## Problem
Only the lines from the one holding "of its box." through the one holding "obj.data.transform(world)" are to be retyped, exactly as they appear, with both boundary lines included.
——
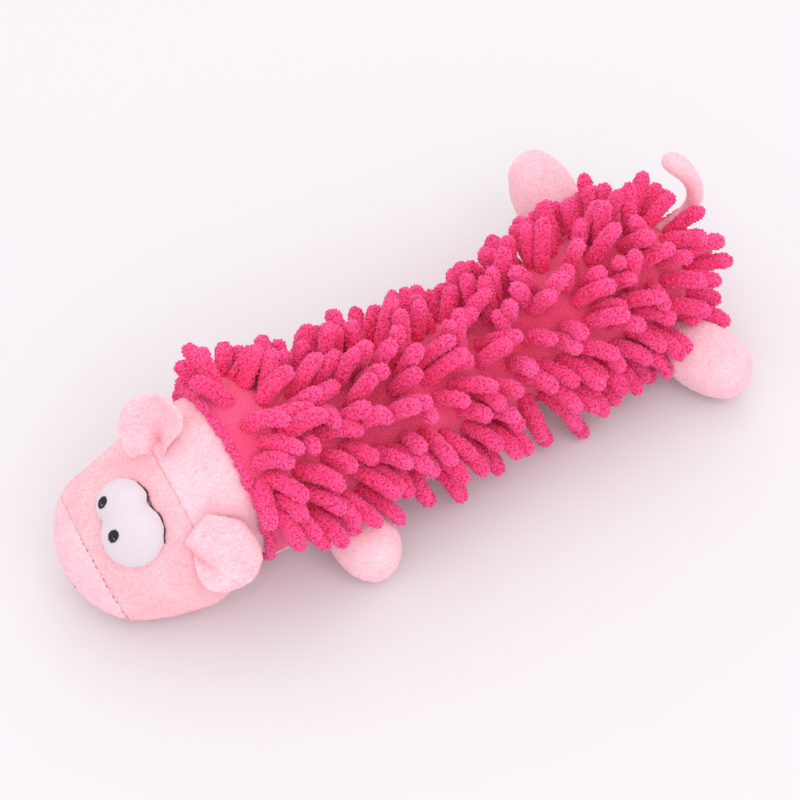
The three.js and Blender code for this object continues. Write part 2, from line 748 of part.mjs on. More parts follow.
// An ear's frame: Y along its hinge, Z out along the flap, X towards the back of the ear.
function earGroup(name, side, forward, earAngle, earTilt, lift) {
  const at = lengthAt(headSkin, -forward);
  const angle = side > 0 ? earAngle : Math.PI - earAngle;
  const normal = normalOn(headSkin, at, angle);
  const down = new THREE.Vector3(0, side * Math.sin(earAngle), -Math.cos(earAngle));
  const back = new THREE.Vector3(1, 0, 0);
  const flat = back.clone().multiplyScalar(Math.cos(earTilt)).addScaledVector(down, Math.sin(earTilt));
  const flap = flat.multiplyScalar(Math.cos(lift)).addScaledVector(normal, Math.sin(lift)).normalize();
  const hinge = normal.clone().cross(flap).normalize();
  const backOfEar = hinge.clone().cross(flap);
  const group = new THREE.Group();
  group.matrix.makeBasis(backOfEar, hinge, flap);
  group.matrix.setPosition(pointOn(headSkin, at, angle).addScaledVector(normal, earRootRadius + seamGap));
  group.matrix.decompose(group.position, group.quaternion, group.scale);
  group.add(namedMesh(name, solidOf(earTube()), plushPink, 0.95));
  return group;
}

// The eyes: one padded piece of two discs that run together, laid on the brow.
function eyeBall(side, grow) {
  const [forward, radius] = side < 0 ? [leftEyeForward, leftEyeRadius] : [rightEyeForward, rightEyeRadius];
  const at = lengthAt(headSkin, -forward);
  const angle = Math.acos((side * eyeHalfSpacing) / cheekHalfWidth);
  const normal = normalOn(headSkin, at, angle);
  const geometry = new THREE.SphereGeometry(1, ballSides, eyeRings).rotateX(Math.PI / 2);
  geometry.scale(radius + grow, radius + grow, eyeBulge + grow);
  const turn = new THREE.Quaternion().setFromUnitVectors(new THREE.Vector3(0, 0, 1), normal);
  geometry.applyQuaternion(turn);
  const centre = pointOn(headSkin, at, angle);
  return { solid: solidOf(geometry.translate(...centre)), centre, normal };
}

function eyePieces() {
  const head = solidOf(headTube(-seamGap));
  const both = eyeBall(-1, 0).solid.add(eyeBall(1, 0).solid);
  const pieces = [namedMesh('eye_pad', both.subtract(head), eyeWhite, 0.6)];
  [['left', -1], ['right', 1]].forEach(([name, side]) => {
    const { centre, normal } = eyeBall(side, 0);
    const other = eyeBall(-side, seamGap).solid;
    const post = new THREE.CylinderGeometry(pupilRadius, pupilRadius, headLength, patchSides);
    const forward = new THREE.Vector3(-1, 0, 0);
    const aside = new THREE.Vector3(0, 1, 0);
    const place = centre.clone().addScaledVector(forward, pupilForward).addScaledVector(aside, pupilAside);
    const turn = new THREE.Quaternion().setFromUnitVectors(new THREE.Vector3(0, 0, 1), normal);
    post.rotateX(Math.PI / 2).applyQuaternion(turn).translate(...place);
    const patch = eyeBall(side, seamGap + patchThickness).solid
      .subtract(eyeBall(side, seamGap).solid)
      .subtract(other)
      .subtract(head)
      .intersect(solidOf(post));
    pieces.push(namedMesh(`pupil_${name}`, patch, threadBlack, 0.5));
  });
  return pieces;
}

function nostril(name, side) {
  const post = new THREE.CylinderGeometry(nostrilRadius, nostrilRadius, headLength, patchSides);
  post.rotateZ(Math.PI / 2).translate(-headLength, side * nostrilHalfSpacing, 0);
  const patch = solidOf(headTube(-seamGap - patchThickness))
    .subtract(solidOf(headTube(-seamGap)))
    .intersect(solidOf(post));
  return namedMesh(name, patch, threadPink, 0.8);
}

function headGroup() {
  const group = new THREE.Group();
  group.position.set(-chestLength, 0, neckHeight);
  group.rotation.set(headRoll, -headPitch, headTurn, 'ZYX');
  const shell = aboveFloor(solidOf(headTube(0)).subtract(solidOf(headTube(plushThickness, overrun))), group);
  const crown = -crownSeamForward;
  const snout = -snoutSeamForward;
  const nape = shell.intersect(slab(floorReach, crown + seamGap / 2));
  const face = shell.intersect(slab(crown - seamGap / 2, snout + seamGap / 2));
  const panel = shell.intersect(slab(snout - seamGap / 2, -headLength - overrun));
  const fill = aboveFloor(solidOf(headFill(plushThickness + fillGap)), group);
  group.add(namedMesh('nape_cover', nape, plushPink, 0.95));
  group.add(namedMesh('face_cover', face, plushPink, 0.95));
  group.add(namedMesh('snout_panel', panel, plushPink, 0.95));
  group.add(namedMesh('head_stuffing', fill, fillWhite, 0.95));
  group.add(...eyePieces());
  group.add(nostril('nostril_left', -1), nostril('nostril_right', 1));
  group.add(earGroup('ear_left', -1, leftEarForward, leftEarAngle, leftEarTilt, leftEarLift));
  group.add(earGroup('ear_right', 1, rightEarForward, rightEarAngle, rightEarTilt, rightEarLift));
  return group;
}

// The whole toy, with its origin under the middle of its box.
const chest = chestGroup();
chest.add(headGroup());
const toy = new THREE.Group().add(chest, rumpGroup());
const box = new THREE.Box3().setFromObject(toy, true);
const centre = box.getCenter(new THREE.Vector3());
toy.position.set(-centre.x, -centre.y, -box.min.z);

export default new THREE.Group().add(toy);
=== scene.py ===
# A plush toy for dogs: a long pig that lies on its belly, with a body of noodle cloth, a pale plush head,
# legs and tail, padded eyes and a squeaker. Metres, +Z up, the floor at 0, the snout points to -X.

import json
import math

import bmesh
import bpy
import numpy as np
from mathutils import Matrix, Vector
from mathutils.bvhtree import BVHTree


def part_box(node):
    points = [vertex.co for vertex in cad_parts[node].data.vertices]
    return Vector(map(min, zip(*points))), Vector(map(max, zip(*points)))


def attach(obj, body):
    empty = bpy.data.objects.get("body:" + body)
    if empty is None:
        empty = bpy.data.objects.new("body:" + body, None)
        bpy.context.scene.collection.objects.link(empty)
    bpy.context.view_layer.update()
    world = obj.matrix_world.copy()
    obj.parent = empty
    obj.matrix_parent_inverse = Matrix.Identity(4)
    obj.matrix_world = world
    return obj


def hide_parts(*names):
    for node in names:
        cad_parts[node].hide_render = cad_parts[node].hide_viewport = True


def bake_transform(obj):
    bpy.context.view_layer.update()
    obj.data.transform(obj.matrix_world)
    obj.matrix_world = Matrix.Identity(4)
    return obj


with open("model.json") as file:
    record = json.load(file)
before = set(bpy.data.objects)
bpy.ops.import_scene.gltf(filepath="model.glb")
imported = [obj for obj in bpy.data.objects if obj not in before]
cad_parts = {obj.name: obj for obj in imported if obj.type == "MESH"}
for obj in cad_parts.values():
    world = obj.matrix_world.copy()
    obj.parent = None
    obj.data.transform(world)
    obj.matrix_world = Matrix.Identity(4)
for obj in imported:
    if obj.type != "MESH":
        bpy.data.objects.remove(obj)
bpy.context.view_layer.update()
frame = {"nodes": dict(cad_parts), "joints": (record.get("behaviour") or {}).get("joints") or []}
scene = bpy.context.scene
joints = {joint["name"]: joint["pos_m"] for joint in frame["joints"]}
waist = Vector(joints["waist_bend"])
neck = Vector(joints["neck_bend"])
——
## Solution to the exercise
// The whole toy, with its origin under the middle of its box.
const chest = chestGroup();
chest.add(headGroup());
const toy = new THREE.Group().add(chest, rumpGroup());
const box = new THREE.Box3().setFromObject(toy, true);
const centre = box.getCenter(new THREE.Vector3());
toy.position.set(-centre.x, -centre.y, -box.min.z);

export default new THREE.Group().add(toy);
=== scene.py ===
# A plush toy for dogs: a long pig that lies on its belly, with a body of noodle cloth, a pale plush head,
# legs and tail, padded eyes and a squeaker. Metres, +Z up, the floor at 0, the snout points to -X.

import json
import math

import bmesh
import bpy
import numpy as np
from mathutils import Matrix, Vector
from mathutils.bvhtree import BVHTree


def part_box(node):
    points = [vertex.co for vertex in cad_parts[node].data.vertices]
    return Vector(map(min, zip(*points))), Vector(map(max, zip(*points)))


def attach(obj, body):
    empty = bpy.data.objects.get("body:" + body)
    if empty is None:
        empty = bpy.data.objects.new("body:" + body, None)
        bpy.context.scene.collection.objects.link(empty)
    bpy.context.view_layer.update()
    world = obj.matrix_world.copy()
    obj.parent = empty
    obj.matrix_parent_inverse = Matrix.Identity(4)
    obj.matrix_world = world
    return obj


def hide_parts(*names):
    for node in names:
        cad_parts[node].hide_render = cad_parts[node].hide_viewport = True


def bake_transform(obj):
    bpy.context.view_layer.update()
    obj.data.transform(obj.matrix_world)
    obj.matrix_world = Matrix.Identity(4)
    return obj


with open("model.json") as file:
    record = json.load(file)
before = set(bpy.data.objects)
bpy.ops.import_scene.gltf(filepath="model.glb")
imported = [obj for obj in bpy.data.objects if obj not in before]
cad_parts = {obj.name: obj for obj in imported if obj.type == "MESH"}
for obj in cad_parts.values():
    world = obj.matrix_world.copy()
    obj.parent = None
    obj.data.transform(world)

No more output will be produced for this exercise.